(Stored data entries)
┌──

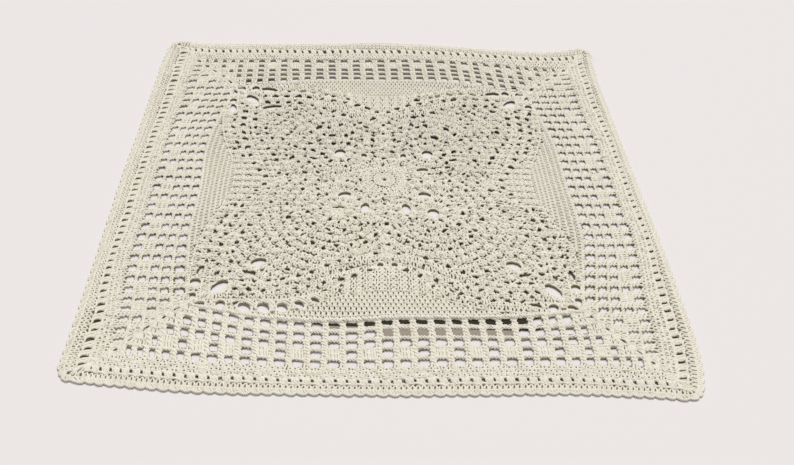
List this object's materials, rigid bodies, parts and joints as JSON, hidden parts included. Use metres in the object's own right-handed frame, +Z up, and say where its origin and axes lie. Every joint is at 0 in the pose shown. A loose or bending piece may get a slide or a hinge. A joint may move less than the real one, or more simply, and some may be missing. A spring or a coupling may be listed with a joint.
{
  "type": "crochet floor throw",
  "caption": "Square openwork crochet throw in thick cream cord, lying flat, with a lobed medallion, a plain band, a filet mesh border and a low scalloped rim.",
  "frame": {"origin": "middle of the cloth's bounding box, on the floor that it lies on", "axes": "+Z up, +X to the right and +Y away from someone who looks at the front edge, both along the sides of the square"},
  "size_m": [1.4586, 1.4406, 0.0172],
  "materials": {
    "cord": "matte"
  },
  "bodies": {
    "root": {"crochet_cloth": "cord"}
  },
  "joints": []
}
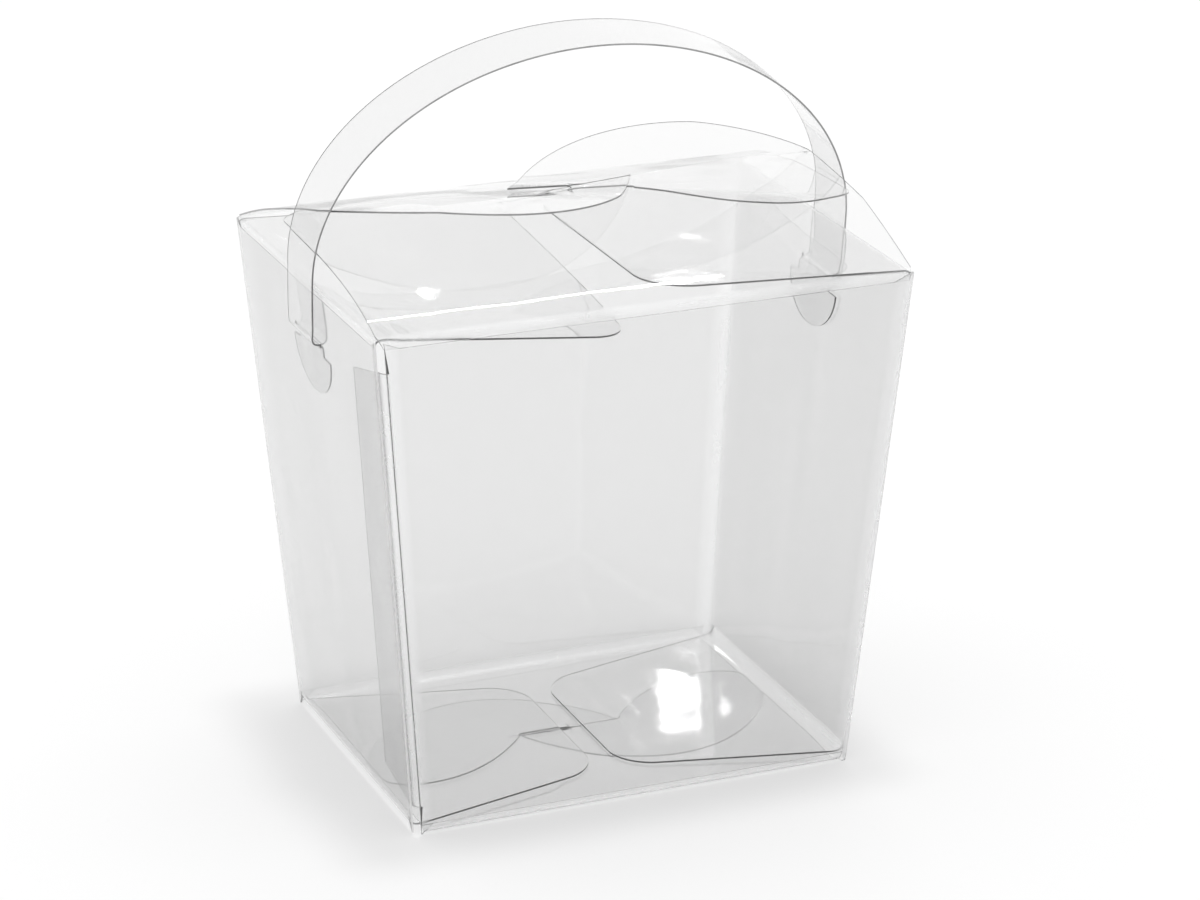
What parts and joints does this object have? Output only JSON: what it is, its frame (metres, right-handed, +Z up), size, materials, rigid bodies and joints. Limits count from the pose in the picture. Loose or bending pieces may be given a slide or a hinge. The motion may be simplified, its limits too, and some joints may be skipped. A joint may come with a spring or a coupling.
{
  "type": "clear folding box",
  "caption": "Clear plastic favour box with flaring sides, an interlocking tent lid, a lock-flap base and a lift-off carrying strap.",
  "frame": {"origin": "middle of the base, on the surface that the box stands on", "axes": "+Z up, +X to the box's right along its wider side, -Y out of its front wall"},
  "size_m": [0.0966, 0.0718, 0.1285],
  "materials": {
    "clear_sheet": "clear gloss",
    "clear_strap": "clear gloss"
  },
  "bodies": {
    "shell": {"front_wall": "clear_sheet", "back_wall": "clear_sheet", "left_wall": "clear_sheet", "right_wall": "clear_sheet", "glue_tab": "clear_sheet"},
    "lid_front": {"top_front_flap": "clear_sheet", "top_front_hook": "clear_sheet", "top_front_tuck": "clear_sheet"},
    "lid_back": {"top_back_flap": "clear_sheet", "top_back_hook": "clear_sheet", "top_back_tuck": "clear_sheet"},
    "lid_left_end": {"top_left_end_flap": "clear_sheet"},
    "lid_right_end": {"top_right_end_flap": "clear_sheet"},
    "base_front": {"bottom_front_flap": "clear_sheet", "bottom_front_hook": "clear_sheet", "bottom_front_tuck": "clear_sheet"},
    "base_back": {"bottom_back_flap": "clear_sheet", "bottom_back_hook": "clear_sheet", "bottom_back_tuck": "clear_sheet"},
    "base_left_end": {"bottom_left_end_flap": "clear_sheet"},
    "base_right_end": {"bottom_right_end_flap": "clear_sheet"},
    "handle_ends": {"handle_tongue_left": "clear_strap", "handle_tongue_right": "clear_strap"},
    "handle": {"handle_strap": "clear_strap"}
  },
  "joints": [
    {"name": "lid_open", "type": "hinge", "parent": "shell", "child": "lid_front", "pos_m": [0, -0.0354, 0.0903], "axis": [1, 0, 0], "range_deg": [0, 200], "deforming": ["top_front_hook", "top_front_tuck", "top_back_hook", "top_back_tuck"]},
    {"name": "lid_back_open", "type": "hinge", "parent": "shell", "child": "lid_back", "pos_m": [0, 0.0354, 0.0903], "axis": [-1, 0, 0], "range_deg": [0, 200], "deforming": ["top_front_hook", "top_front_tuck", "top_back_hook", "top_back_tuck"]},
    {"name": "lid_right_end_open", "type": "hinge", "parent": "shell", "child": "lid_right_end", "pos_m": [0.04628, 0, 0.09015], "axis": [0, 1, 0], "range_deg": [0, 90]},
    {"name": "lid_left_end_open", "type": "hinge", "parent": "shell", "child": "lid_left_end", "pos_m": [-0.04628, 0, 0.09015], "axis": [0, -1, 0], "range_deg": [0, 90]},
    {"name": "handle_lift", "type": "slide", "parent": "shell", "child": "handle_ends", "axis": [0, 0, 1], "range_m": [0, 0.161], "deforming": ["handle_tongue_left", "handle_tongue_right"]},
    {"name": "handle_lean", "type": "hinge", "parent": "handle_ends", "child": "handle", "pos_m": [0, 0, 0.08], "axis": [1, 0, 0], "range_deg": [-15, 6]},
    {"name": "base_open", "type": "hinge", "parent": "shell", "child": "base_front", "pos_m": [0, -0.0282, -0.0001], "axis": [-1, 0, 0], "range_deg": [0, 180], "deforming": ["bottom_front_hook", "bottom_front_tuck", "bottom_back_hook", "bottom_back_tuck"]},
    {"name": "base_back_open", "type": "hinge", "parent": "shell", "child": "base_back", "pos_m": [0, 0.0282, -0.0001], "axis": [1, 0, 0], "range_deg": [0, 180], "deforming": ["bottom_front_hook", "bottom_front_tuck", "bottom_back_hook", "bottom_back_tuck"]},
    {"name": "base_right_end_open", "type": "hinge", "parent": "shell", "child": "base_right_end", "pos_m": [0.03805, 0, 0.00105], "axis": [0, -1, 0], "range_deg": [0, 51]},
    {"name": "base_left_end_open", "type": "hinge", "parent": "shell", "child": "base_left_end", "pos_m": [-0.03805, 0, 0.00105], "axis": [0, 1, 0], "range_deg": [0, 51]}
  ],
  "couplings": [
    {"joint": "lid_back_open", "follows": "lid_open", "ratio": 1},
    {"joint": "lid_right_end_open", "follows": "lid_open", "ratio": 0.45},
    {"joint": "lid_left_end_open", "follows": "lid_open", "ratio": 0.45},
    {"joint": "handle_lift", "follows": "lid_open", "m_per_rad": 0.046},
    {"joint": "base_back_open", "follows": "base_open", "ratio": 1},
    {"joint": "base_right_end_open", "follows": "base_open", "ratio": 0.28},
    {"joint": "base_left_end_open", "follows": "base_open", "ratio": 0.28}
  ]
}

└──

**Task to complete**
Return the entries above exactly, each one complete.

**Output of the task**
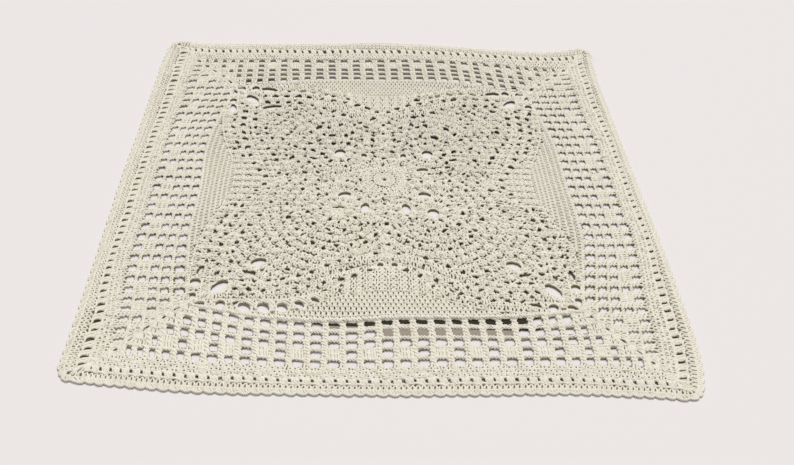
List this object's materials, rigid bodies, parts and joints as JSON, hidden parts included. Use metres in the object's own right-handed frame, +Z up, and say where its origin and axes lie. Every joint is at 0 in the pose shown. A loose or bending piece may get a slide or a hinge. A joint may move less than the real one, or more simply, and some may be missing. A spring or a coupling may be listed with a joint.
{
  "type": "crochet floor throw",
  "caption": "Square openwork crochet throw in thick cream cord, lying flat, with a lobed medallion, a plain band, a filet mesh border and a low scalloped rim.",
  "frame": {"origin": "middle of the cloth's bounding box, on the floor that it lies on", "axes": "+Z up, +X to the right and +Y away from someone who looks at the front edge, both along the sides of the square"},
  "size_m": [1.4586, 1.4406, 0.0172],
  "materials": {
    "cord": "matte"
  },
  "bodies": {
    "root": {"crochet_cloth": "cord"}
  },
  "joints": []
}
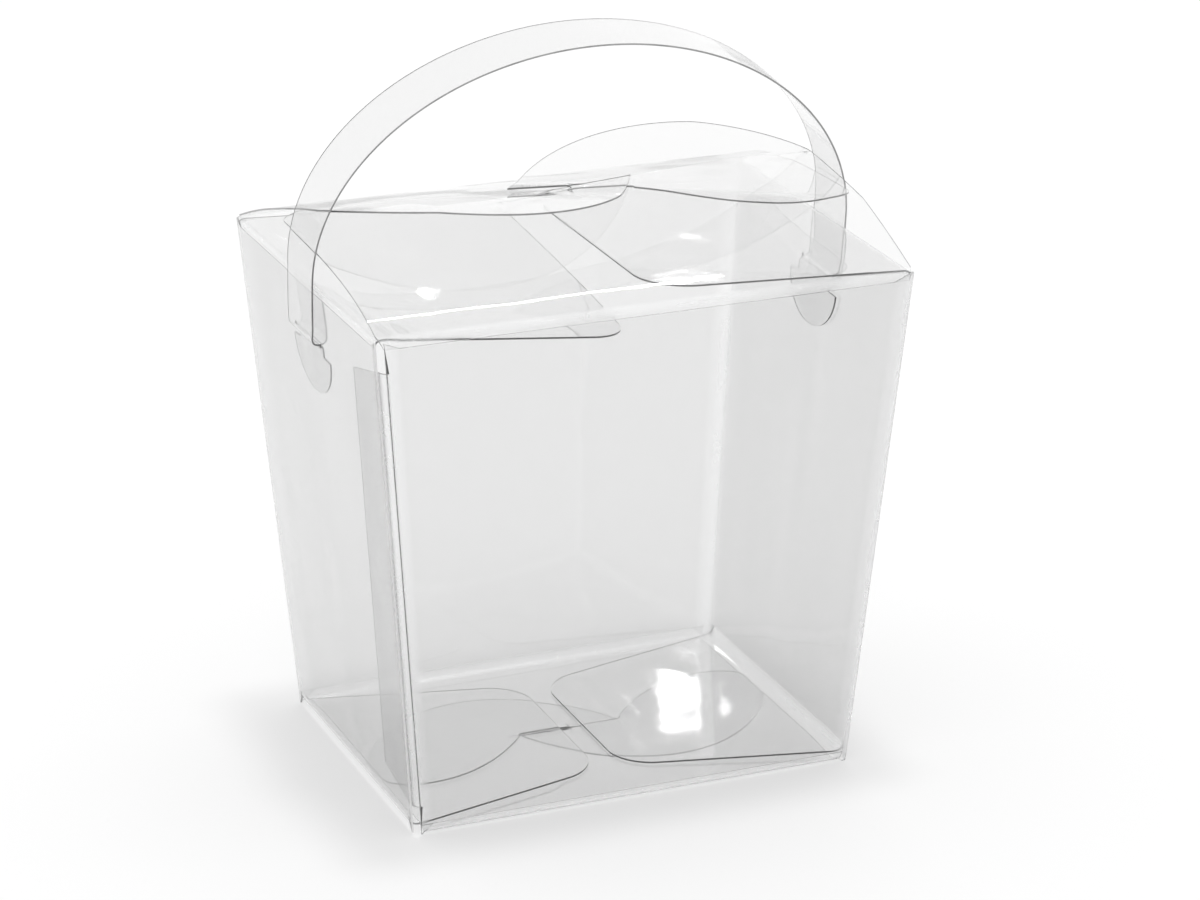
What parts and joints does this object have? Output only JSON: what it is, its frame (metres, right-handed, +Z up), size, materials, rigid bodies and joints. Limits count from the pose in the picture. Loose or bending pieces may be given a slide or a hinge. The motion may be simplified, its limits too, and some joints may be skipped. A joint may come with a spring or a coupling.
{
  "type": "clear folding box",
  "caption": "Clear plastic favour box with flaring sides, an interlocking tent lid, a lock-flap base and a lift-off carrying strap.",
  "frame": {"origin": "middle of the base, on the surface that the box stands on", "axes": "+Z up, +X to the box's right along its wider side, -Y out of its front wall"},
  "size_m": [0.0966, 0.0718, 0.1285],
  "materials": {
    "clear_sheet": "clear gloss",
    "clear_strap": "clear gloss"
  },
  "bodies": {
    "shell": {"front_wall": "clear_sheet", "back_wall": "clear_sheet", "left_wall": "clear_sheet", "right_wall": "clear_sheet", "glue_tab": "clear_sheet"},
    "lid_front": {"top_front_flap": "clear_sheet", "top_front_hook": "clear_sheet", "top_front_tuck": "clear_sheet"},
    "lid_back": {"top_back_flap": "clear_sheet", "top_back_hook": "clear_sheet", "top_back_tuck": "clear_sheet"},
    "lid_left_end": {"top_left_end_flap": "clear_sheet"},
    "lid_right_end": {"top_right_end_flap": "clear_sheet"},
    "base_front": {"bottom_front_flap": "clear_sheet", "bottom_front_hook": "clear_sheet", "bottom_front_tuck": "clear_sheet"},
    "base_back": {"bottom_back_flap": "clear_sheet", "bottom_back_hook": "clear_sheet", "bottom_back_tuck": "clear_sheet"},
    "base_left_end": {"bottom_left_end_flap": "clear_sheet"},
    "base_right_end": {"bottom_right_end_flap": "clear_sheet"},
    "handle_ends": {"handle_tongue_left": "clear_strap", "handle_tongue_right": "clear_strap"},
    "handle": {"handle_strap": "clear_strap"}
  },
  "joints": [
    {"name": "lid_open", "type": "hinge", "parent": "shell", "child": "lid_front", "pos_m": [0, -0.0354, 0.0903], "axis": [1, 0, 0], "range_deg": [0, 200], "deforming": ["top_front_hook", "top_front_tuck", "top_back_hook", "top_back_tuck"]},
    {"name": "lid_back_open", "type": "hinge", "parent": "shell", "child": "lid_back", "pos_m": [0, 0.0354, 0.0903], "axis": [-1, 0, 0], "range_deg": [0, 200], "deforming": ["top_front_hook", "top_front_tuck", "top_back_hook", "top_back_tuck"]},
    {"name": "lid_right_end_open", "type": "hinge", "parent": "shell", "child": "lid_right_end", "pos_m": [0.04628, 0, 0.09015], "axis": [0, 1, 0], "range_deg": [0, 90]},
    {"name": "lid_left_end_open", "type": "hinge", "parent": "shell", "child": "lid_left_end", "pos_m": [-0.04628, 0, 0.09015], "axis": [0, -1, 0], "range_deg": [0, 90]},
    {"name": "handle_lift", "type": "slide", "parent": "shell", "child": "handle_ends", "axis": [0, 0, 1], "range_m": [0, 0.161], "deforming": ["handle_tongue_left", "handle_tongue_right"]},
    {"name": "handle_lean", "type": "hinge", "parent": "handle_ends", "child": "handle", "pos_m": [0, 0, 0.08], "axis": [1, 0, 0], "range_deg": [-15, 6]},
    {"name": "base_open", "type": "hinge", "parent": "shell", "child": "base_front", "pos_m": [0, -0.0282, -0.0001], "axis": [-1, 0, 0], "range_deg": [0, 180], "deforming": ["bottom_front_hook", "bottom_front_tuck", "bottom_back_hook", "bottom_back_tuck"]},
    {"name": "base_back_open", "type": "hinge", "parent": "shell", "child": "base_back", "pos_m": [0, 0.0282, -0.0001], "axis": [1, 0, 0], "range_deg": [0, 180], "deforming": ["bottom_front_hook", "bottom_front_tuck", "bottom_back_hook", "bottom_back_tuck"]},
    {"name": "base_right_end_open", "type": "hinge", "parent": "shell", "child": "base_right_end", "pos_m": [0.03805, 0, 0.00105], "axis": [0, -1, 0], "range_deg": [0, 51]},
    {"name": "base_left_end_open", "type": "hinge", "parent": "shell", "child": "base_left_end", "pos_m": [-0.03805, 0, 0.00105], "axis": [0, 1, 0], "range_deg": [0, 51]}
  ],
  "couplings": [
    {"joint": "lid_back_open", "follows": "lid_open", "ratio": 1},
    {"joint": "lid_right_end_open", "follows": "lid_open", "ratio": 0.45},
    {"joint": "lid_left_end_open", "follows": "lid_open", "ratio": 0.45},
    {"joint": "handle_lift", "follows": "lid_open", "m_per_rad": 0.046},
    {"joint": "base_back_open", "follows": "base_open", "ratio": 1},
    {"joint": "base_right_end_open", "follows": "base_open", "ratio": 0.28},
    {"joint": "base_left_end_open", "follows": "base_open", "ratio": 0.28}
  ]
}